During the 1920s, many of the company's engines were used in yachts—a market that vanished during the Great Depression of the 1930s. At that time, his employer and patron, Will Irwin, owned a controlling interest in the Purity Stores supermarket chain, in California. Cummins convinced Irwin to install diesel engines in the fleet of trucks used to deliver food and staples to the stores. The diesel trucks were far better at managing the California mountains than the gasoline engines of that time, and were much more durable and economical to run. The success at Purity Stores attracted considerable attention, and the over-the-road diesel truck industry thus came into being. Thereafter, the growth of Cummins Engine came mainly from supplying high-speed, high-torque engines, which buyers specified for installation in semi-trailer tractors from most of the major manufacturers.

Cummins' times with the engine company continued to be tumultuous even after this success, but money was being made. Cummins' first successful engine design, the Model F (1924), was originally used for marine applications, but came to be used in other applications. In 1931 Cummins entered the Indianapolis 500 with a self-built (3,389 pound, 361 cubic-inch) four cylinder, three-valve, 85 hp, Model U marine diesel that he installed into a Model A Duesenberg. The Cummins Duesy averaged 86 mi/h and completed the race on 1 tank of fuel, without any pit stops.

World War II ensured the success of the fledgling company: the American military bought every diesel engine which could be produced in preparation for an Allied invasion of continental Europe. But it was the post-war sale of truck engines that contributed most to the company's subsequent growth.

In 1955, Cummins had to leave the company he created, retiring from the position of Chairman. He had managed to hold onto some key patents and formed Cummins Enterprises Company later that year. He moved on to work for the Allison Engine Company in California.

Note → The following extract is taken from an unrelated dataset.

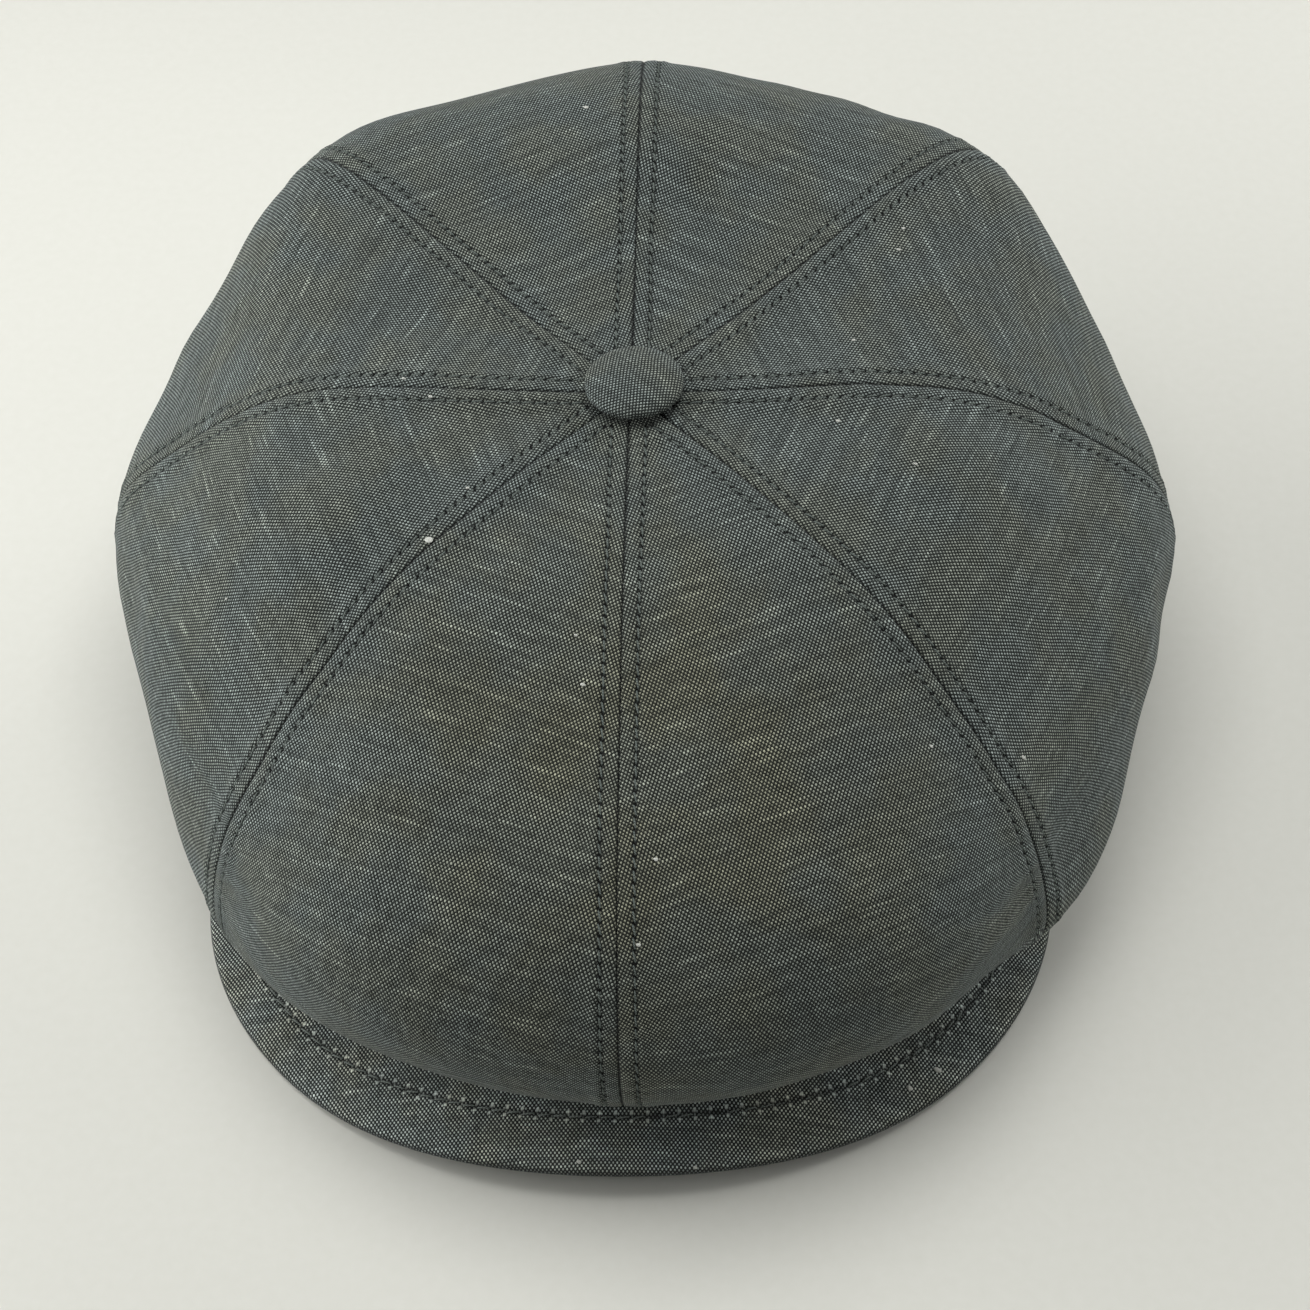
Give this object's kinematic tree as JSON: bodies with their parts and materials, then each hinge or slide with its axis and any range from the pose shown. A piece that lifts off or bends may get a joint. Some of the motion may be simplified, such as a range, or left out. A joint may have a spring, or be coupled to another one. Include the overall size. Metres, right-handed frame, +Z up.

Clessie Cummins continued to innovate until his death. He identified the problem of vehicle brakes overheating and becoming non-functional during long, steep downhill descents. As a result, he designed and patented the first compression release engine brake. The design was first offered to Cummins, but Jacobs was ultimately the company with which he partnered. In 1960, the product was sold under the Jake Brake name by Jacobs Vehicle Systems, Inc. As he approached eighty years of age, he designed, built, and ran in his basement shop a new concept engine. In 2022 Jacobs Vehicle Systems was acquired by Cummins Inc. bringing one of Clessie's inventions back to the company he originally founded.

==Death and legacy==
Cummins died on August 17, 1968. Cummins, Inc. is now a worldwide builder of diesel engines. On February 22, 2007, Clessie Cummins was inducted into the Central Indiana Business Hall of Fame. His son, Clessie Lyle Cummins Junior, has written several books.